**INSTRUCTION:** Your task is to output the data exactly as it stands.

• • • •

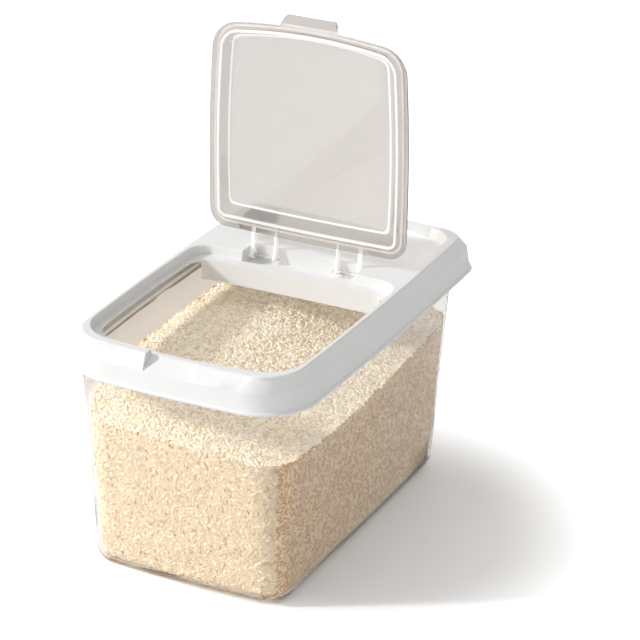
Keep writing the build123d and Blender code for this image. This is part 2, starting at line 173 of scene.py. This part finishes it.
# above the rice, which lies highest at the left wall, that wall is painted a beige shade
LEFT_SHADE_X_MM = (-86.0, -92.0)
LEFT_SHADE_Z_MM = (146.0, 156.0)
leftward = add_node(tub_plastic, "ShaderNodeMapRange",
                    {"From Min": LEFT_SHADE_X_MM[0] / 1000, "From Max": LEFT_SHADE_X_MM[1] / 1000},
                    {"Value": at.outputs["X"]})
upward = add_node(tub_plastic, "ShaderNodeMapRange",
                  {"From Min": LEFT_SHADE_Z_MM[0] / 1000, "From Max": LEFT_SHADE_Z_MM[1] / 1000},
                  {"Value": at.outputs["Z"]})
left_shade_share = add_node(tub_plastic, "ShaderNodeMath", {"operation": "MULTIPLY"},
                 {0: leftward.outputs["Result"], 1: upward.outputs["Result"]})
# a multiply with beige grey, as painted shade on the left wall above the rice
left_painted_shade = add_node(tub_plastic, "ShaderNodeMix",
                  {"data_type": "RGBA", "blend_type": "MULTIPLY", 7: linear("#dcd5cd")},
                  {0: left_shade_share.outputs[0], 6: foot_painted_tones.outputs["Color"]})
tub_plastic.node_tree.links.new(left_painted_shade.outputs[2], tub_wall.inputs["Base Color"])
moulded("tub", "tub_clear_wall", "bin", tub_plastic, edge_mm=0)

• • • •

**SOLVED EXERCISE:**
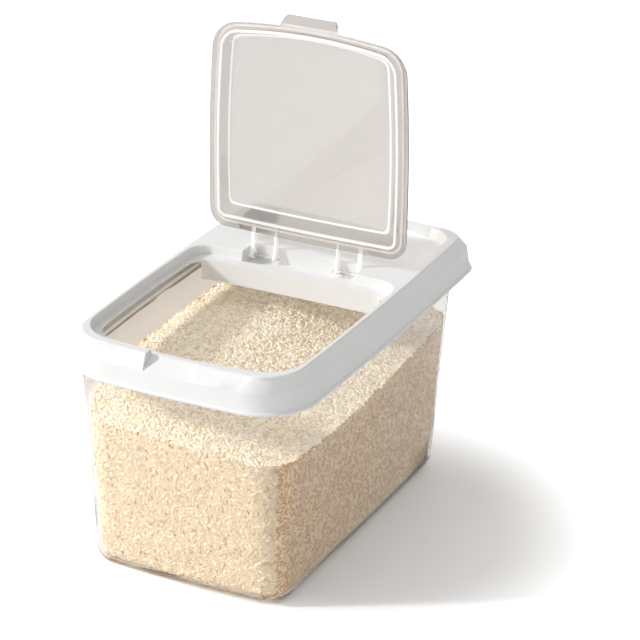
Keep writing the build123d and Blender code for this image. This is part 2, starting at line 173 of scene.py. This part finishes it.
# above the rice, which lies highest at the left wall, that wall is painted a beige shade
LEFT_SHADE_X_MM = (-86.0, -92.0)
LEFT_SHADE_Z_MM = (146.0, 156.0)
leftward = add_node(tub_plastic, "ShaderNodeMapRange",
                    {"From Min": LEFT_SHADE_X_MM[0] / 1000, "From Max": LEFT_SHADE_X_MM[1] / 1000},
                    {"Value": at.outputs["X"]})
upward = add_node(tub_plastic, "ShaderNodeMapRange",
                  {"From Min": LEFT_SHADE_Z_MM[0] / 1000, "From Max": LEFT_SHADE_Z_MM[1] / 1000},
                  {"Value": at.outputs["Z"]})
left_shade_share = add_node(tub_plastic, "ShaderNodeMath", {"operation": "MULTIPLY"},
                 {0: leftward.outputs["Result"], 1: upward.outputs["Result"]})
# a multiply with beige grey, as painted shade on the left wall above the rice
left_painted_shade = add_node(tub_plastic, "ShaderNodeMix",
                  {"data_type": "RGBA", "blend_type": "MULTIPLY", 7: linear("#dcd5cd")},
                  {0: left_shade_share.outputs[0], 6: foot_painted_tones.outputs["Color"]})
tub_plastic.node_tree.links.new(left_painted_shade.outputs[2], tub_wall.inputs["Base Color"])
moulded("tub", "tub_clear_wall", "bin", tub_plastic, edge_mm=0)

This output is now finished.